The cybercrime underground is a well-oiled machine worth trillions of dollars annually. On dark web sites hidden from law enforcers and most consumers, cybercriminals buy and sell huge quantities of stolen data as well as the hacking tools needed to obtain them. There are thought to be as many as 24 billion illegally obtained usernames and passwords currently circulating on such sites, for example. Among the most sought-after is fresh card data, which is then bought in bulk by fraudsters to commit follow-on identity fraud.
In countries that have implemented chip and PIN (also known as EMV) systems, it’s challenging to turn this data into cloned cards. So most commonly it’s used online in card-not-present (CNP) attacks. Fraudsters could use it to buy luxury items for onward sale, or potentially they could buy gift cards in bulk – another popular way to launder illicitly obtained funds. The scale of the market in these cards is difficult to estimate. But the administrators of the world’s largest underground marketplace recently retired after making an estimated US$358m.
With that in mind, here are five of the most common ways hackers could get hold of your credit card data – and how to stop them:
Phishing is one of the most popular techniques for cybercriminals to steal data. At its simplest, it’s a con trick in which the hacker masquerades as a legitimate entity (e.g., a bank, an e-commerce provider or a tech firm) to trick you into divulging your personal details, or unwittingly downloading malware. They often encourage users to click on a link or open an attachment. Sometimes doing so takes the user to a phishing page – where you’ll be encouraged to enter personal and financial information. Phishing is said to have hit an all-time high in Q1 2022.
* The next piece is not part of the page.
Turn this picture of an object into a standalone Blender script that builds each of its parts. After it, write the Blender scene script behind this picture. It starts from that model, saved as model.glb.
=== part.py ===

These scams have evolved in recent years. Instead of an email you may receive a malicious text (SMS) from a hacker pretending to be a delivery company, a government agency or another trusted organisation. Scammers may even call you up, again pretending to be a trusted source, with the aim of obtaining your card details. SMS phishing (smishing) more than doubled year-on-year in 2021, while voice phishing (vishing) also surged, according to one estimate.
The cybercrime underground is a huge marketplace, not just for data but also malware. Different types of malicious code have been designed over the years to steal information. Some record your keystrokes – for example as you’re typing in card details on an e-commerce or banking site. How do the bad guys get these tools on your machine?
Phishing emails or texts are a popular method. Malicious online ads are another. In other cases, they may compromise popular websites and wait for users to visit them. Drive-by-download malware of this sort installs as soon as you visit the compromised site. Info-stealing malware is also often hidden inside legitimate-looking but malicious mobile apps.
3. Digital skimming
Sometimes hackers also install malware on the payment pages of e-commerce sites. These are invisible to the user, but will skim your card details as they are entered. There’s not much users can do to stay safe, aside from shopping only with big-name brands and websites, which are likely to be more secure. Detections of digital skimming (aka online card skimming) rose 150% between May and November 2021.
4. Data breaches
Sometimes card details are stolen direct from the companies you do business with. It could be a healthcare provider, an e-commerce store or a travel company. This is a more cost-effective way to do things from the hacker’s perspective, because in one attack they get access to a huge trove of data.
On the other hand, with phishing campaigns, they have to steal from individuals one-by-one –although these attacks are usually automated. The bad news is that 2021 was a record year for data breaches in the US.
5. Public Wi-Fi
When you’re out and about it can be tempting to surf the web for free on public Wi-Fi hotspots – in airports, hotels, cafes and other shared spaces. Even if you have to pay to join the network, it may not be safe if hackers have done the same. They can use this access to spy on your details as you enter them.
How to keep your credit card details safe
Fortunately, there are plenty of ways to mitigate the risk of your card data getting into the wrong hands. Consider the following as a good place to start:
Finally, it’s good practice to keep an eye on all your bank and card accounts. If you spot any suspicious transactions, tell your bank/card provider’s fraud team immediately. Some apps now allow you to “freeze” all spending on specific cards until you can ascertain whether there’s been a security breach. There are plenty of ways for the bad guys to get our card details, but also lots we can do to keep them at arm’s length.